The intended outcome of these tests was to show the core functionality (i.e., acquiring μUS echoes using a magnetically actuated RCE) and was necessary to determine whether this technology should be explored further. Before the in vivo trial, the capsule was coated with a conformal film of Parylene C using a vacuum deposition tool (SCS PDS 2010, Specialty Coating Systems, IN, USA). The surface was primed with A174 silane adhesion promoter before deposition. Parylene C is a USP Class VI polymer that is commonly used for its biocompatibility, lubricity, and moisture barrier properties (64). This coating provided an additional layer of protection between the capsule and the surrounding tissue. Adhesion testing of Parylene C to the resin and leak testing of the capsule were also conducted before the in vivo trial, as detailed in the Supplementary Materials.

The trial was performed at a dedicated large animal research facility in the Roslin Institute, University of Edinburgh. The study was conducted under Home Office (UK) License (Procedure Project License: PF5151DAF) in accordance with the Animal (Scientific Procedures) Act 1986. The choice of a porcine as a model is based on GI anatomy comparable with human (73, 74).
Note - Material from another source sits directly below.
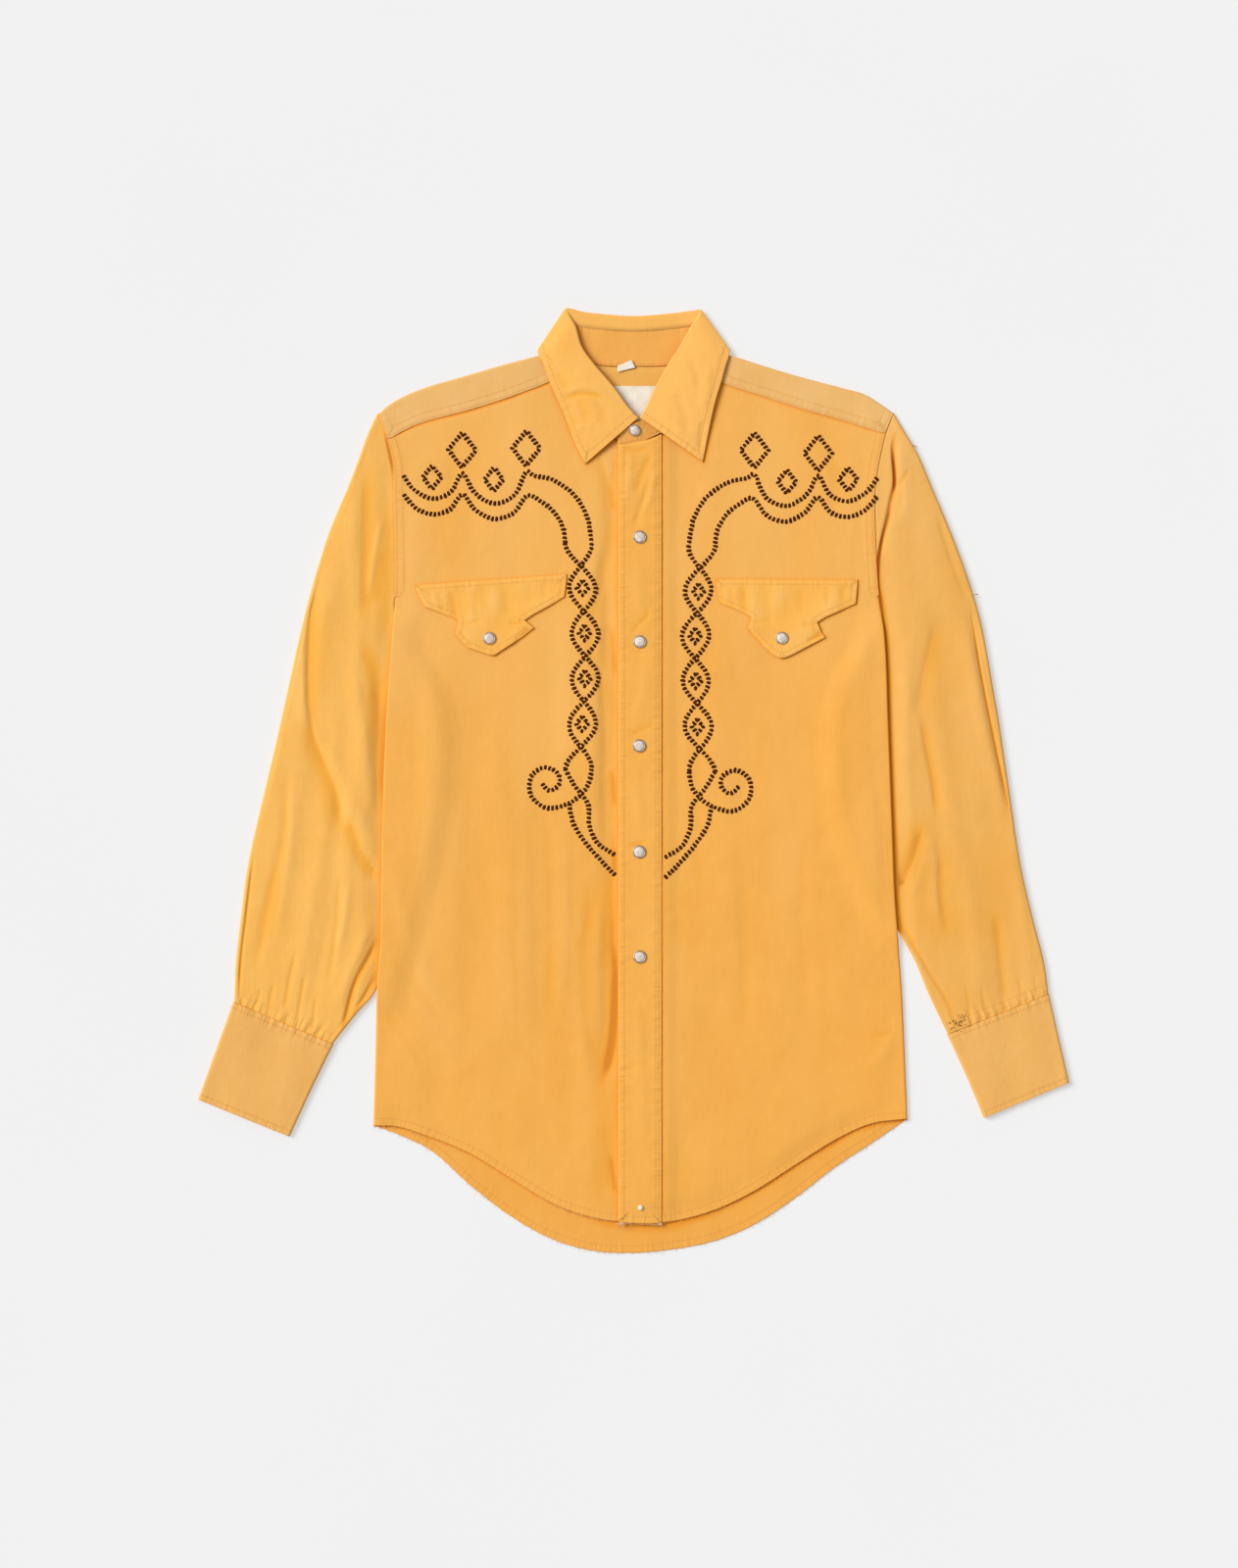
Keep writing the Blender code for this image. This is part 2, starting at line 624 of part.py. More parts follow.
# ------------------------------------------------------------------ collar
Collar = namedtuple("Collar", "nx ny nz rx ry rz turn lx ly lz")
COLLAR = (   # neckline point, middle of the roll, its turn (-90 leaf beneath, 90 leaf on top), leaf edge
    Collar(-2.0, 291.6, 3.7, 3.0, 312.2, 8.0, 90, -42.1, 273.3, 5.6),
    Collar(-14.0, 294.2, 3.6, -6.4, 322.2, 8.2, 90, -51.4, 292.0, 6.4),
    Collar(-27.4, 303.6, 3.7, -18.6, 339.2, 8.4, 90, -59.5, 314.1, 6.9),
    Collar(-40.4, 320.0, 3.8, -34.2, 357.4, 8.3, 88, -65.9, 328.5, 7.1),
    Collar(-51.4, 337.6, 3.8, -45.6, 373.6, 7.8, 80, -72.7, 343.8, 7.2),
    Collar(-60.8, 355.0, 3.7, -50.8, 390.6, 7.4, 64, -78.4, 360.0, 6.6),
    Collar(-60.9, 367.0, 3.4, -55.8, 399.4, 5.9, 38, -82.2, 367.0, 5.4),
    Collar(-61.4, 375.2, 2.8, -58.6, 406.0, 4.6, 0, -82.6, 373.0, 3.9),
    Collar(-56.0, 371.8, 2.4, -54.0, 406.0, 3.5, -42, -78.6, 370.8, 0.6),
    Collar(-46.0, 366.6, 2.1, -45.0, 404.0, 3.0, -72, -61.0, 358.6, 0.5),
    Collar(-30.0, 359.4, 1.9, -32.0, 402.4, 2.7, -90, -36.0, 355.0, 0.5),
    Collar(0.0, 358.4, 1.9, 0.0, 400.2, 2.7, -90, 0.0, 353.4, 0.5),
    Collar(31.0, 359.4, 1.9, 31.0, 402.4, 2.7, -90, 36.0, 355.0, 0.5),
    Collar(49.4, 367.2, 2.1, 44.0, 404.0, 3.0, -72, 62.0, 358.6, 0.5),
    Collar(56.4, 371.8, 2.4, 53.6, 404.8, 3.5, -42, 79.0, 370.8, 0.6),
    Collar(61.0, 375.2, 2.8, 58.0, 404.8, 4.4, 0, 83.0, 372.6, 4.0),
    Collar(60.4, 367.0, 3.4, 55.6, 398.6, 5.8, 38, 82.4, 366.6, 5.8),
    Collar(60.4, 355.0, 3.7, 50.0, 390.4, 7.4, 64, 79.6, 358.4, 7.4),
    Collar(54.0, 336.8, 3.8, 40.0, 372.4, 8.8, 80, 76.4, 346.4, 8.4),
    Collar(43.6, 318.8, 3.9, 30.6, 358.0, 9.5, 88, 71.8, 331.1, 8.6),
    Collar(30.2, 304.4, 4.7, 20.0, 339.2, 9.7, 90, 68.1, 316.6, 8.0),
    Collar(16.4, 297.0, 4.9, 11.4, 320.0, 9.8, 90, 64.2, 297.1, 6.8),
    Collar(4.7, 291.7, 5.0, 6.4, 312.2, 9.8, 90, 59.9, 275.0, 5.6),
)
STAND_TOP = 11.0       # seam of stand and leaf, below the roll at the nape
STAND_TOP_FRONT = 2.4  # the same at the fronts
Tab = namedtuple("Tab", "nx ny nz tx ty tz")
RIGHT_END = (Tab(-5.0, 290.2, 5.1, -4.6, 307.6, 7.3), Tab(-14.4, 288.6, 5.1, -13.2, 301.0, 6.2))
LEFT_END = (Tab(8.0, 292.4, 3.6, 10.0, 304.0, 4.8), Tab(18.0, 295.4, 3.6, 17.4, 302.0, 4.3))


def collar_frame(k):
    c = Collar(*station(COLLAR, k))
    n, r = Vector((c.nx, c.ny, c.nz)), Vector((c.rx, c.ry, c.rz))
    leaf = Vector((c.lx, c.ly, c.lz))
    up = Vector((r.x - n.x, r.y - n.y, 0)).normalized()
    outward = Vector((up.y, -up.x, 0))
    if c.rx < 0:
        outward = -outward
    a = math.radians(c.turn)
    w = outward * math.cos(a) + Vector((0, 0, 1)) * math.sin(a)
    away = Vector((r.x - leaf.x, r.y - leaf.y, 0)).normalized()
    tip = (up + away).normalized()
    half = LEAF_RISE + 0.5 * ease(85.0, 20.0, abs(c.turn))
    return c, n, r, leaf, up, w * half, tip * half


def stand_top(k):
    c, n, r, leaf, up, w, tip = collar_frame(k)
    drop = mix(STAND_TOP, STAND_TOP_FRONT, ease(-60.0, 20.0, c.turn))
    arm = r - w
    return n, arm - (arm - n).normalized() * drop, (arm - n).normalized()


def stand_row(k):
    n, q, d = stand_top(k)
    q = q - d * 4 * SEAM
    return [tuple(n.lerp(q, t)) for t in spaced(3)]


def tab_row(t):
    a, b = Vector((t.nx, t.ny, t.nz)), Vector((t.tx, t.ty, t.tz))
    return [tuple(a.lerp(b, v)) for v in spaced(3)]


COLLAR_STEPS = 44
last = len(COLLAR) - 1
rows = [tab_row(t) for t in LEFT_END[::-1]]
rows += [stand_row(t * last) for t in spaced(COLLAR_STEPS)]
rows += [tab_row(t) for t in RIGHT_END]
sheet("collar_stand", rows, even=False)


def leaf_row(k):
    c, n, r, leaf, up, w, tip = collar_frame(k)
    _, q, d = stand_top(k)
    arm = r - w
    over = r + w
    row = [tuple(q), tuple(arm)]
    for a in (45.0, 90.0, 135.0):
        b = math.radians(a)
        row.append(tuple(r - w * math.cos(b) + tip * math.sin(b)))
    row.append(tuple(over))
    for t in (0.25, 0.5, 0.75, 1.0):
        p = over.lerp(leaf, t)
        p.z += 0.9 * math.sin(math.pi * t) * ease(20.0, 80.0, c.turn)
        row.append(tuple(p))
    return [(x, y, max(z, CLOTH / 2 + 0.02)) for x, y, z in row]


sheet("collar_leaf", [leaf_row(t * last) for t in spaced(COLLAR_STEPS)], even=False)

# ------------------------------------------------------------------ flaps
Lobe = namedtuple("Lobe", "down left right")
FLAP_LEFT = (                   # distance below the top edge, then both edges from the middle
    Lobe(0.0, -66.3, 66.3),
    Lobe(10.0, -63.2, 64.6),
    Lobe(19.5, -59.0, 62.7),
    Lobe(26.0, -45.0, 50.0),
    Lobe(33.0, -30.4, 34.6),
    Lobe(37.4, -31.0, 26.8),
    Lobe(44.5, -34.2, 34.2),
    Lobe(51.0, -29.4, 25.0),
    Lobe(57.5, -23.9, 13.4),
    Lobe(63.0, -11.2, 3.4),
    Lobe(65.8, -4.0, -1.0),
)
FLAP_RIGHT = (
    Lobe(0.0, -61.8, 61.8),
    Lobe(10.0, -60.4, 61.0),
    Lobe(20.6, -58.0, 60.0),
    Lobe(26.6, -43.0, 47.0),
    Lobe(32.4, -30.8, 34.0),
    Lobe(37.0, -31.4, 26.6),
    Lobe(43.8, -33.6, 29.6),
    Lobe(50.2, -27.4, 33.6),
    Lobe(57.4, -20.0, 19.6),
    Lobe(65.0, -11.6, 5.6),
    Lobe(68.2, -5.6, -1.6),
)


def flap_point(where, lx, down):
    x0, y0, angle = where
    c, s = math.cos(angle), math.sin(angle)
    x, y = x0 + lx * c + down * s, y0 + lx * s - down * c
    lift = LAYER + 0.7 * ease(0.0, 50.0, down)
    return (x, y, front_z(x, y) + lift)


def flap(name, where, table):
    rows = [[flap_point(where, mix(r.left, r.right, w), r.down) for w in spaced(8)] for r in table]
    sheet(name, rows)


FLAP_AT_LEFT = (-123.9, 173.4, math.radians(4.05))
FLAP_AT_RIGHT = (132.4, 173.4, math.radians(-0.4))
flap("flap_left", FLAP_AT_LEFT, FLAP_LEFT)
flap("flap_right", FLAP_AT_RIGHT, FLAP_RIGHT)

# ------------------------------------------------------------------ label and tab
rows = []
for y in (341.0, 330.0, 319.0, 309.0):
    rows.append([(x, y, back_z(x, y) + 1.3) for x in (-20.0, -7.0, 7.0, 20.6)])
sheet("label", rows, thickness=0.6, colour=PALE, roughness=0.8)
rows = []
for t in spaced(2):
    a = Vector((-14.0, 358.4, 0)).lerp(Vector((-14.0, 353.2, 0)), t)
    b = Vector((-1.6, 363.6, 0)).lerp(Vector((1.4, 357.0, 0)), t)
    rows.append([(p.x, p.y, 3.6) for p in (a, a.lerp(b, 0.5), b)])
sheet("size_tab", rows, thickness=0.6, colour=PALE, roughness=0.8)

# ------------------------------------------------------------------ snap caps
Ring = namedtuple("Ring", "radius height")
RIM = (                         # turned metal rim: outer foot, crown, inner lip, inner foot
    Ring(1.000, 0.00), Ring(1.000, 0.75), Ring(0.930, 1.25), Ring(0.800, 1.05), Ring(0.800, 0.00))
PEARL_CAP = (
    Ring(0.0, 0.00), Ring(0.765, 0.00), Ring(0.765, 1.00), Ring(0.560, 1.60), Ring(0.0, 1.85))
TURN_STEPS = 20


def turned(name, profile, radius, place, colour, roughness, metallic, ring):
    bm = bmesh.new()
    pts = [bm.verts.new(Vector((p.radius * radius, 0, p.height)) * MM) for p in profile]
    for a, b in zip(pts, pts[1:]):
        bm.edges.new((a, b))
    if ring:
        bm.edges.new((pts[-1], pts[0]))
    mesh = bpy.data.meshes.new(name)
    bm.to_mesh(mesh)
    bm.free()
    ob = add(name, mesh, colour, roughness, metallic)
    ob.matrix_world = place
    turn = ob.modifiers.new("turn", "SCREW")
    turn.angle = math.tau
    turn.steps = turn.render_steps = TURN_STEPS
    turn.use_merge_vertices = True
    turn.merge_threshold = 0.00002
    turn.use_normal_calculate = True
    turn.show_viewport = turn.show_render = True
    return ob


def snap(name, at, radius, normal=Vector((0, 0, 1))):
    z = normal.normalized()
    spin = Vector((0, 0, 1)).rotation_difference(z).to_matrix().to_4x4()
    base = Vector(at) + z * (CLOTH / 2 + 0.12)
    place = Matrix.Translation(base * MM) @ spin
    turned("ring_" + name, RIM, radius, place, STEEL, 0.35, 1.0, True)
    turned("pearl_" + name, PEARL_CAP, radius, place, PEARL, 0.18, 0.0, False)


SNAP_RADIUS = 5.95
BAND_SNAPS = (("1", 5.1, 210.0), ("2", 5.1, 119.4), ("3", 4.7, 29.3), ("4", 4.7, -62.5), ("5", 5.1, -153.4))
for tag, x, y in BAND_SNAPS:
    snap(tag, (x, y, max(band_z(x + a, y + b) for a in (-5, 0, 5) for b in (-5, 0, 5))), SNAP_RADIUS)
for tag, where, lx, down in (("flap_left", FLAP_AT_LEFT, -4.8, 50.8), ("flap_right", FLAP_AT_RIGHT, -3.9, 50.9)):
    p = flap_point(where, lx, down)
    z = max(flap_point(where, lx + a, down + b)[2] for a in (-5, 0, 5) for b in (-5, 0, 5))
    snap(tag, (p[0], p[1], z), SNAP_RADIUS - 0.15)
stand_low, stand_high = Vector((0.5, 291.0, 5.05)), Vector((0.9, 310.0, 7.95))
slope = (stand_high - stand_low).normalized()
snap("collar", tuple(stand_low.lerp(stand_high, 0.6) + Vector((0, 0, 0.25))), 5.2, Vector((0, -slope.z, slope.y)))

TACK = (Ring(0.0, 0.0), Ring(0.85, 0.0), Ring(1.0, 0.35), Ring(0.75, 0.95), Ring(0.0, 1.2))
tack_at = Vector((5.7, -370.5, band_z(5.7, -370.5) + CLOTH / 2 + 0.15))
turned("hem_tack", TACK, 2.3, Matrix.Translation(tack_at * MM), PALE, 0.5, 0.0, False)
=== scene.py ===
"""Looks of the western snap shirt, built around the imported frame.

Frame: +X to the viewer's right, +Y from hem to neck, +Z up from the surface it lies on.
Tables are in millimetres; every mesh is made in metres.
"""
import math
from collections import namedtuple

import bpy
import numpy as np
from mathutils import Matrix, Vector


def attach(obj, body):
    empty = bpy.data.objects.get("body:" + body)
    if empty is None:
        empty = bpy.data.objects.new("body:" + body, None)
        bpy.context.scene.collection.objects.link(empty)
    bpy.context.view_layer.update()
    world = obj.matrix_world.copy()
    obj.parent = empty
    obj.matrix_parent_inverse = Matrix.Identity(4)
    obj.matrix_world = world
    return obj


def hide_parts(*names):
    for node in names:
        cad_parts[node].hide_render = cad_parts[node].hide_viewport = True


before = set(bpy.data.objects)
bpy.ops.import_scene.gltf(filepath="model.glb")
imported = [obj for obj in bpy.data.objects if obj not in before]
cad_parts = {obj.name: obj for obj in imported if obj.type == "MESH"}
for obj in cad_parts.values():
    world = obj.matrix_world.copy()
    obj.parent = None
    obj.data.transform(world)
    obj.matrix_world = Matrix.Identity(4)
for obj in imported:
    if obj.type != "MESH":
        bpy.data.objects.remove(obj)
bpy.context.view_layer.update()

MM = 0.001

# ------------------------------------------------------------------ sizes (mm)
WALL = 0.62            # one layer of shirting as it looks
CLOTH = 1.0            # the same in the frame
CUFF_CLOTH = 1.6
SEAM = 0.3
LAYER = 1.35
HOLLOW = 3.0
SIDE_HOLLOW = 2.1
SLEEVE_UNDER = 2.0
SLEEVE_RISE = 4.2
STACK = 3.4
UNDERARM = 158.0
BACK_SEAM = 226.0
NECK_LIFT = 1.4
BAND_LEFT, BAND_RIGHT = -13.5, 24.6
UNDERLAP = 23.0
CUFF_RISE = 3.4
LEAF_RISE = 1.25
LIP = 0.7              # first cell at a raw or folded edge, which the shading rounds

# ---------------------------------------------------------------- small tools


def ease(a, b, v):
    t = np.clip((np.asarray(v, float) - a) / (b - a), 0.0, 1.0)
    return t * t * (3.0 - 2.0 * t)


def mix(a, b, t):
    return a + (b - a) * t


def along(rows, v, col=1):
    """Smooth curve through the rows of a table whose first column ascends."""
    xs = np.array([r[0] for r in rows], float)
    ys = np.array([r[col] for r in rows], float)
    d = np.diff(ys) / np.diff(xs)
    m = np.concatenate([[d[0]], 0.5 * (d[:-1] + d[1:]), [d[-1]]])
    v = np.clip(np.asarray(v, float), xs[0], xs[-1])
    i = np.clip(np.searchsorted(xs, v, side="right") - 1, 0, len(xs) - 2)
    h = xs[i + 1] - xs[i]
    t = (v - xs[i]) / h
    t2, t3 = t * t, t * t * t
    return ((2 * t3 - 3 * t2 + 1) * ys[i] + (t3 - 2 * t2 + t) * h * m[i]
            + (-2 * t3 + 3 * t2) * ys[i + 1] + (t3 - t2) * h * m[i + 1])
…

This includes bowel dimensions, particularly lumen caliber and bowel wall structure. The trial was conducted with the porcine (British Landrace, female, 37 kg) placed under general, terminal anesthesia. The system was used in an operating theater that had access to a mobile fluoroscopy machine (“C-arm”, Ziehm Vision FD). The C-arm was only used for visualizing the RCE in situ and was not necessary for its operation. Before trial initiation, the bowel was cleaned gently with water to remove any residual fecal material, and the ESR_thresh was calibrated in situ. This was the main source of feedback during tests and provided a quantitative measure of transducer-tissue contact to inform RCE motion.

The RCE was inserted per rectum and was advanced about 20 cm into the colon by a combination of pushing the tether and magnetic actuation. Air and water were administered through the irrigation channel when deemed necessary either to distend the bowel to advance the RCE or for improving transducer coupling. During teleoperated echo detection experiments, the RCE was first placed in a decoupled configuration. The test was then started, and the user increased the contact force and adjusted tilt within a predefined range until multiple distinct echoes were found or until no echo was found after more than 1 min of tilting motions. The RCE was then decoupled before completing the next repetition. During autonomous echo detection tests, the user placed the RCE in the colon and decoupled the transducer in the same way as the teleoperated experiments; however, in this case, the autonomous routine was started by pressing a button. The system then performed a search routine in which the RCE was tilted within a 10° range (−15° to −25°), and the force was increased. When an echo was detected, the system autonomously attempted to maintain the current configuration (tilting back and forth to compensate for environmental disturbances). If lost again, the search routine resumed. Movie S3 summarizes the in vivo work. Once the experiments were completed, the animal was euthanized, and necropsy was performed. There was no evidence of colonic perforation or gross trauma.